Anyway, one day in early 20th century this brilliant scientist, who was well in his 80s, went to a country fair fair close to his town in England. There he saw a guessing game, which we get to see even in these days at state/country fairs. The point was to guess the correct weight of an ox. Nearly 800 people gave their guesses. Galton collected these guesses once the “competition” was over and analyzed this data trying to measure several parameters. It almost shocked him when he averaged the guesses. The average was 1197 pounds. The correct weight of the ox was 1198 pounds! The “best” guess was far off from this number. This was not what Galton had expected. He thought since the crowd was likely to have a few smart, some dumb, and many dumber people, the average of their cumulative “intelligence” would be bad. But this wasn’t the case here.
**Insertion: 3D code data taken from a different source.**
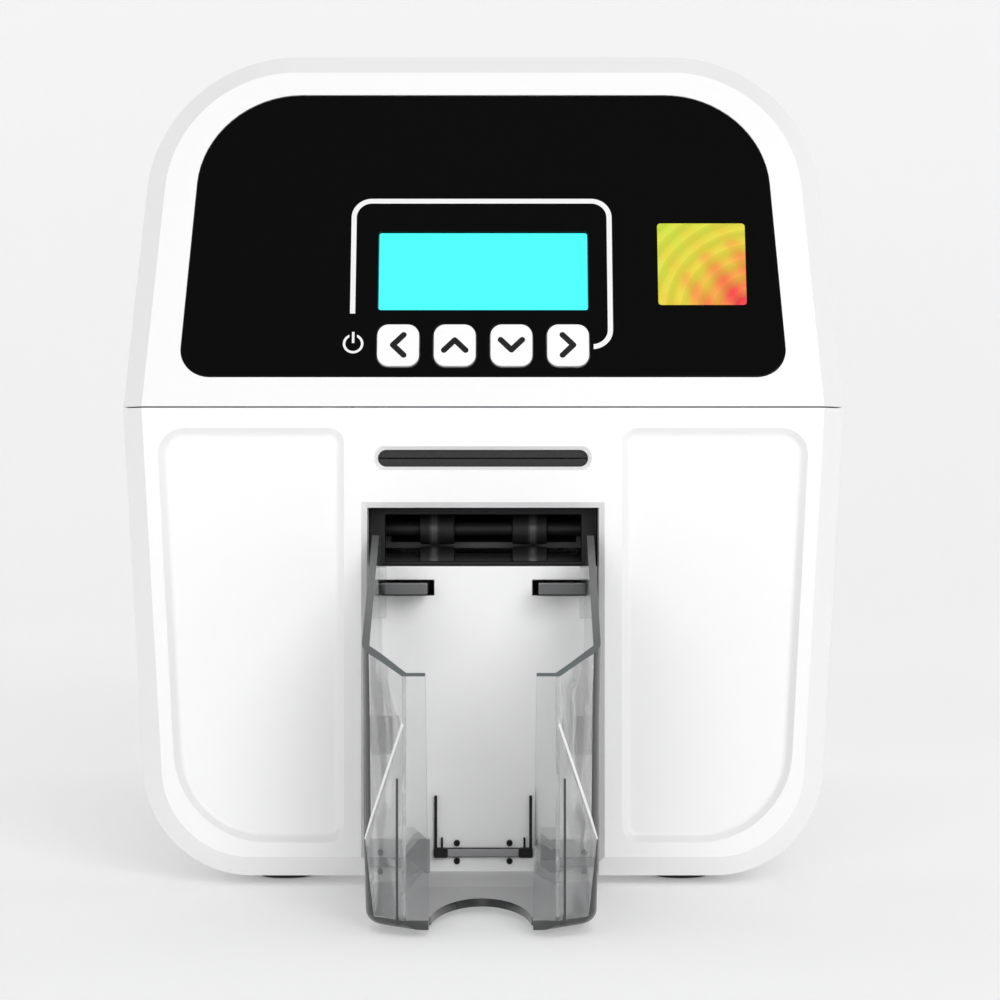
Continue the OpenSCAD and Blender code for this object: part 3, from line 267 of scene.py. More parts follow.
def start_piece(name):
    """Names the new primitive and puts its place into its mesh."""
    piece = bpy.context.object
    piece.name = piece.data.name = name
    bpy.ops.object.transform_apply(location=True, rotation=True, scale=True)
    return piece


def block(name, x, d, z):
    """A box, given by its two ends along each axis."""
    alone(None)
    middle = place((x[0] + x[1]) / 2, (d[0] + d[1]) / 2, (z[0] + z[1]) / 2)
    bpy.ops.mesh.primitive_cube_add(size=1, location=middle, scale=mm(x[1] - x[0], d[1] - d[0], z[1] - z[0]))
    return start_piece(name)


def smooth(piece, angle=40):
    """Smooth shading, except over sharp edges."""
    alone(piece)
    bpy.ops.object.shade_smooth_by_angle(angle=math.radians(angle))


def change(piece, kind, **settings):
    """Adds a modifier to a piece and applies it."""
    alone(piece)
    modifier = piece.modifiers.new(kind.lower(), kind)
    for name, value in settings.items():
        setattr(modifier, name, value)
    bpy.ops.object.modifier_apply(modifier=modifier.name)


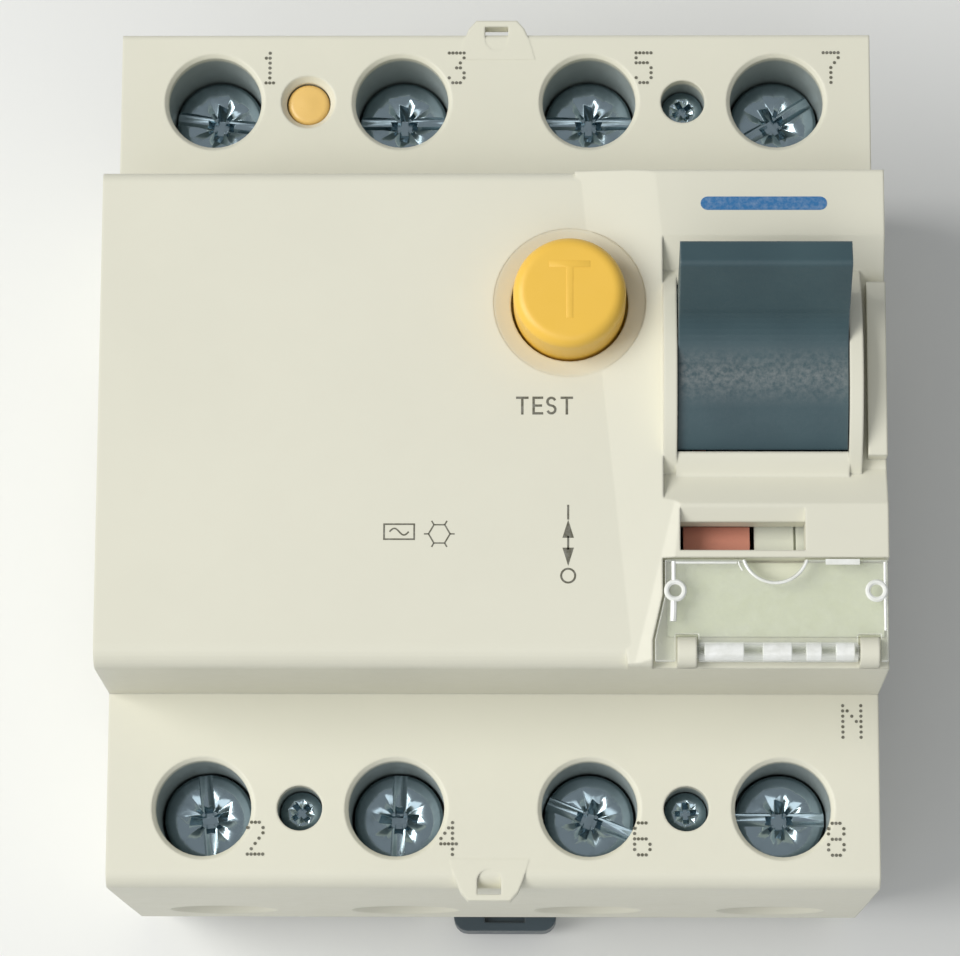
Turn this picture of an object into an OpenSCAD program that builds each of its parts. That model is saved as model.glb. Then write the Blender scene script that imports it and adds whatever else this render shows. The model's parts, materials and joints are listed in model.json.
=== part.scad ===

The crowd, as an entity, turned out much more “intelligent” than even the “smartest” person in that crowd.

Moral of the story: never underestimate the wisdom of crowd!

This story is inspired by the one given in The Wisdom of Crowds by James Surowiecki.

Collaboration – essential for philosophy

Crucial elements for philosophy are discussion, argument, and debate. It makes sense since if anything that’s said is not open to question and criticism, there would simply be individual opinions and beliefs, and not a shared view or vision. Indeed, one might say it takes two to philosophize, and philosophy happens because of their shared search for truth.

Two ways of making a difference

There are essentially two schools of thoughts for changing this world. One believes that giving a lot of power to a few select individuals, who are smart and know what’s good for the world, is the way to go. The other school believes giving a little more power to a lot of people instead. I belong to the latter school of thought. I am convinced that the goodness of the world cannot be determined by a select handful individuals; instead, let the consensus of common good be emerged from the wish and willfulness of the whole world.

To make a difference in this world, I would rather focus on empowering the mass by a little than handing over all the authority to some select individuals.